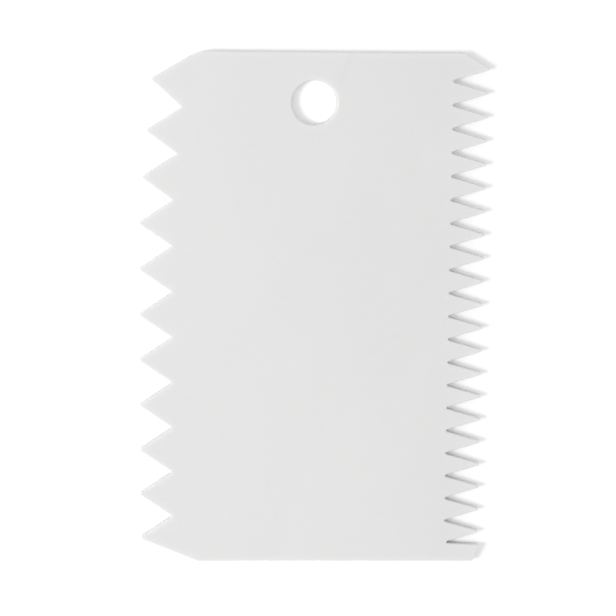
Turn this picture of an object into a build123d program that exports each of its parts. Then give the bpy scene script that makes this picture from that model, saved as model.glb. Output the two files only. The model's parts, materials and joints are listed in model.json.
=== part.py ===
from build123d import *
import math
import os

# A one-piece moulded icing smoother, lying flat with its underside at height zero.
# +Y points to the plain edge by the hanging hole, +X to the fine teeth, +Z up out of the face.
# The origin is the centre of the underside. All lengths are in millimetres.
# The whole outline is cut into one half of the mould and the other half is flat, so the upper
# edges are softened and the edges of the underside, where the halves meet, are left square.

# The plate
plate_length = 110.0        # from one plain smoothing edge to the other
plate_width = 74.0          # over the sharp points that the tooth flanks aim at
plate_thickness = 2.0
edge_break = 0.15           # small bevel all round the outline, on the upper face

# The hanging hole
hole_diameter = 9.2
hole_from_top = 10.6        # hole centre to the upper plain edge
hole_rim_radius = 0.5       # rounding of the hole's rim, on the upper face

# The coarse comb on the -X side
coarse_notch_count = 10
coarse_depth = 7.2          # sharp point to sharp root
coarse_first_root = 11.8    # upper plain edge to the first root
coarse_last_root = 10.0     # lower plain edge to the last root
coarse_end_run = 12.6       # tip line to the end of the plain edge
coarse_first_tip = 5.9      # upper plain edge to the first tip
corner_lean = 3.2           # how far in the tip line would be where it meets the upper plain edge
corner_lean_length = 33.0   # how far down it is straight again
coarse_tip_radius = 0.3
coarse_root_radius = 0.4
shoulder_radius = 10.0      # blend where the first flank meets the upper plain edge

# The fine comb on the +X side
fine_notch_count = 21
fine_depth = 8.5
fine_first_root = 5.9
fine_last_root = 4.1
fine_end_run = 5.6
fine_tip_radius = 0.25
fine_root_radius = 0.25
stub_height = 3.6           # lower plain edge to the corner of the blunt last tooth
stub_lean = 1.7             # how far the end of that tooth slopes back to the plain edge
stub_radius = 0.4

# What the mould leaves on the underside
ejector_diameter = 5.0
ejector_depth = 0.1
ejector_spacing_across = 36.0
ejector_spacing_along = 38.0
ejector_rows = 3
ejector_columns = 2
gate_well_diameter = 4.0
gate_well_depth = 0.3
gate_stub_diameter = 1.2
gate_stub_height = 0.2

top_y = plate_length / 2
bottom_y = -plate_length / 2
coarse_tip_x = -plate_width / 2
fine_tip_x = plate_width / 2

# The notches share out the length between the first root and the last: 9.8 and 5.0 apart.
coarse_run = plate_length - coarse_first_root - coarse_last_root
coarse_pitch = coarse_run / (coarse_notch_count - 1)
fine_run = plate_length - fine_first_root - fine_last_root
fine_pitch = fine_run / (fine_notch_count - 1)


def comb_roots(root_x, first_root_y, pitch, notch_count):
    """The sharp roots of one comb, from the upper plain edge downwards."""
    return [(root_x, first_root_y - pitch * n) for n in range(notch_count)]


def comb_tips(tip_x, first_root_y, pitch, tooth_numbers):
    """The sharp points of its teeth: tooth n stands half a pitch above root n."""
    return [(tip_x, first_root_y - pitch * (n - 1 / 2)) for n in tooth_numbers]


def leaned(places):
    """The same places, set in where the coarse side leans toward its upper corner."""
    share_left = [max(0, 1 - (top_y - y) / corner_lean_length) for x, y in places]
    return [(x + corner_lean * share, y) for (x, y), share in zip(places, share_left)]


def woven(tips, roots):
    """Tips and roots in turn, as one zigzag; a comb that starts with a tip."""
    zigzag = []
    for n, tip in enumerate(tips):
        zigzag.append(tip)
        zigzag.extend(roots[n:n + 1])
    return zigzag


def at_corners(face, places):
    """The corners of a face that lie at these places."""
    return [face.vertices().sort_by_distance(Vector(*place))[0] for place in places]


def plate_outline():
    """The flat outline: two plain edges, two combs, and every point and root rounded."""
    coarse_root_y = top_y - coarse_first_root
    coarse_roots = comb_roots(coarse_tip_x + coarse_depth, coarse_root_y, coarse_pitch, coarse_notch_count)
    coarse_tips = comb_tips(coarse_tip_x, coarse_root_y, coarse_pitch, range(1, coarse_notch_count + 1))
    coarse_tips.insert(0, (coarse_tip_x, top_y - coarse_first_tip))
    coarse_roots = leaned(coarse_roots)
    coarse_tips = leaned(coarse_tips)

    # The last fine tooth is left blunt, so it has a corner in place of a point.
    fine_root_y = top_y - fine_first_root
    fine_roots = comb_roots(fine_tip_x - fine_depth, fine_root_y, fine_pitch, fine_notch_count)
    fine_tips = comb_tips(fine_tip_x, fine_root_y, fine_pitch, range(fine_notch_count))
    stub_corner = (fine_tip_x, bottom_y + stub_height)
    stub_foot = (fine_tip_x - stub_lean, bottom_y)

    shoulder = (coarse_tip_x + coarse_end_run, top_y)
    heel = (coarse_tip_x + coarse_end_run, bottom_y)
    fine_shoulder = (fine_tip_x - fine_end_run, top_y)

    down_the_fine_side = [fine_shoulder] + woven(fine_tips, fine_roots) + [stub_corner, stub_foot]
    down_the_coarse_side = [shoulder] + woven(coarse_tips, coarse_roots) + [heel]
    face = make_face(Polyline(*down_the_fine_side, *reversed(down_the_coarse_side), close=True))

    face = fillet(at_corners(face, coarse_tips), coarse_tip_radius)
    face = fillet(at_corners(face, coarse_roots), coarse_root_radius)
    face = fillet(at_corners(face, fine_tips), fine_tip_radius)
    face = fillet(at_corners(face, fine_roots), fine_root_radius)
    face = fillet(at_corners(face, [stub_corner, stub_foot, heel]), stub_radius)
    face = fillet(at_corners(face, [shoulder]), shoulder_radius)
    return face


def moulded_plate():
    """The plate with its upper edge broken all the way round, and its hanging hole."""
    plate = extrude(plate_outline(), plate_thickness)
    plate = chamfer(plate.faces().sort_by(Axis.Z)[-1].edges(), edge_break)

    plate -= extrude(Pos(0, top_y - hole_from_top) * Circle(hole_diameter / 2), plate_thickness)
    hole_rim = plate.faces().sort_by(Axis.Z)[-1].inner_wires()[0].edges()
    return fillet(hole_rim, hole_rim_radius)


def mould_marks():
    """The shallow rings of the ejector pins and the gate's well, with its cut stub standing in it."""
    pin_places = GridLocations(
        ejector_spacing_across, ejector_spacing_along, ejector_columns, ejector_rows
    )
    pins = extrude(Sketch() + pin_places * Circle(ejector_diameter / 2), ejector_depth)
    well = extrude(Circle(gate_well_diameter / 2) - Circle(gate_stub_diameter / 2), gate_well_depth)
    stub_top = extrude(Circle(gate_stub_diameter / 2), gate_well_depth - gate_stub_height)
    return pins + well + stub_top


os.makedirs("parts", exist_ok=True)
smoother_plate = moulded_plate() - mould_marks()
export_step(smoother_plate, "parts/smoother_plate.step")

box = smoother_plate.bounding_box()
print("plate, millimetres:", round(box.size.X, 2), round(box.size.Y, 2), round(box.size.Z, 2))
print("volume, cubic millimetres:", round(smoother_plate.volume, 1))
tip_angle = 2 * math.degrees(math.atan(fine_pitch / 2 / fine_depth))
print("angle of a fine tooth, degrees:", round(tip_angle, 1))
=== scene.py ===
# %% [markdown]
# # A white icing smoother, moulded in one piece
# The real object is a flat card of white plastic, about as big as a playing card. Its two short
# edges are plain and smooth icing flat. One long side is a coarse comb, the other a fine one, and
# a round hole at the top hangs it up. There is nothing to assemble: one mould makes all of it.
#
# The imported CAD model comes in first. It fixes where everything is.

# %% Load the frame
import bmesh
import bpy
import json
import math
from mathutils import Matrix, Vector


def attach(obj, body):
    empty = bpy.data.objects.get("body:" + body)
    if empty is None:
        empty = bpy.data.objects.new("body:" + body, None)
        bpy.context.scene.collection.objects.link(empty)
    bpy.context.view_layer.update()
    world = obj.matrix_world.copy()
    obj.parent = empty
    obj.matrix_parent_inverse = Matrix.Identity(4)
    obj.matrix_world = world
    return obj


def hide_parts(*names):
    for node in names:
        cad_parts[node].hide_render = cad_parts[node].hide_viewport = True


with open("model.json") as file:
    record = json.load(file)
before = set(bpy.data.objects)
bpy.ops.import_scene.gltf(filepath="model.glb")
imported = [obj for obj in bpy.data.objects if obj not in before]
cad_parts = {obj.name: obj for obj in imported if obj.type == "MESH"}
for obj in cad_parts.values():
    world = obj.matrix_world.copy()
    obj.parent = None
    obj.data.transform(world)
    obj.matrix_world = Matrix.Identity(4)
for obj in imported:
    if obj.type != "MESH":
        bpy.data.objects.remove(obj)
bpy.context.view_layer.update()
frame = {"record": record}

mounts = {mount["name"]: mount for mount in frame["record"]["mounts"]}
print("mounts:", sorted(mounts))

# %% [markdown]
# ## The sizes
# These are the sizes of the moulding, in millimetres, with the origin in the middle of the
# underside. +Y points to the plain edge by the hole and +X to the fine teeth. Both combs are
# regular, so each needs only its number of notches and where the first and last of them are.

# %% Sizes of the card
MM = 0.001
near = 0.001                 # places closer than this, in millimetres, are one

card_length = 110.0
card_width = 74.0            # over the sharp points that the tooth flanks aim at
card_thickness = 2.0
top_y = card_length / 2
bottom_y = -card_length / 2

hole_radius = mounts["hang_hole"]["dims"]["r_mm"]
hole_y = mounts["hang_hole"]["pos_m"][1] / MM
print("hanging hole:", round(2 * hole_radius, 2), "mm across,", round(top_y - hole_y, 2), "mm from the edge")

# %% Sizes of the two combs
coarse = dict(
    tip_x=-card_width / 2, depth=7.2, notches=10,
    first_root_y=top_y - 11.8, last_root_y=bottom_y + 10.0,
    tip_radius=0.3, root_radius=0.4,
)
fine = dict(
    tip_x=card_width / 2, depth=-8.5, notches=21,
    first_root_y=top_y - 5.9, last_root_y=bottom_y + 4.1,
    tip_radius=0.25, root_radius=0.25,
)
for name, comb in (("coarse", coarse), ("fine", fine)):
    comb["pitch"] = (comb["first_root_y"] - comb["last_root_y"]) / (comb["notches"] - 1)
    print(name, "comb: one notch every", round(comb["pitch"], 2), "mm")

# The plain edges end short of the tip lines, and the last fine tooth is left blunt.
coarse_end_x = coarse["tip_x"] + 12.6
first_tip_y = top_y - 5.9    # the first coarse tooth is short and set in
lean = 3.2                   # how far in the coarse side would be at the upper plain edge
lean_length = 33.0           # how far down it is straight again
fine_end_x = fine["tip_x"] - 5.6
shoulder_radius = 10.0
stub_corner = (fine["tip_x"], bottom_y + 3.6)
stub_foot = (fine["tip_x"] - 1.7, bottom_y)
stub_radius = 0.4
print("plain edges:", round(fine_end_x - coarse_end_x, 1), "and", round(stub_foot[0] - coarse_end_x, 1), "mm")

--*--

▶ _What you will do_
Of the lines above, extract only those from the line with "box = smoother_plate.bounding_box()" to the line with "before = set(bpy.data.objects)", both included, exactly as written.

▶ _Output below_
box = smoother_plate.bounding_box()
print("plate, millimetres:", round(box.size.X, 2), round(box.size.Y, 2), round(box.size.Z, 2))
print("volume, cubic millimetres:", round(smoother_plate.volume, 1))
tip_angle = 2 * math.degrees(math.atan(fine_pitch / 2 / fine_depth))
print("angle of a fine tooth, degrees:", round(tip_angle, 1))
=== scene.py ===
# %% [markdown]
# # A white icing smoother, moulded in one piece
# The real object is a flat card of white plastic, about as big as a playing card. Its two short
# edges are plain and smooth icing flat. One long side is a coarse comb, the other a fine one, and
# a round hole at the top hangs it up. There is nothing to assemble: one mould makes all of it.
#
# The imported CAD model comes in first. It fixes where everything is.

# %% Load the frame
import bmesh
import bpy
import json
import math
from mathutils import Matrix, Vector


def attach(obj, body):
    empty = bpy.data.objects.get("body:" + body)
    if empty is None:
        empty = bpy.data.objects.new("body:" + body, None)
        bpy.context.scene.collection.objects.link(empty)
    bpy.context.view_layer.update()
    world = obj.matrix_world.copy()
    obj.parent = empty
    obj.matrix_parent_inverse = Matrix.Identity(4)
    obj.matrix_world = world
    return obj


def hide_parts(*names):
    for node in names:
        cad_parts[node].hide_render = cad_parts[node].hide_viewport = True


with open("model.json") as file:
    record = json.load(file)
before = set(bpy.data.objects)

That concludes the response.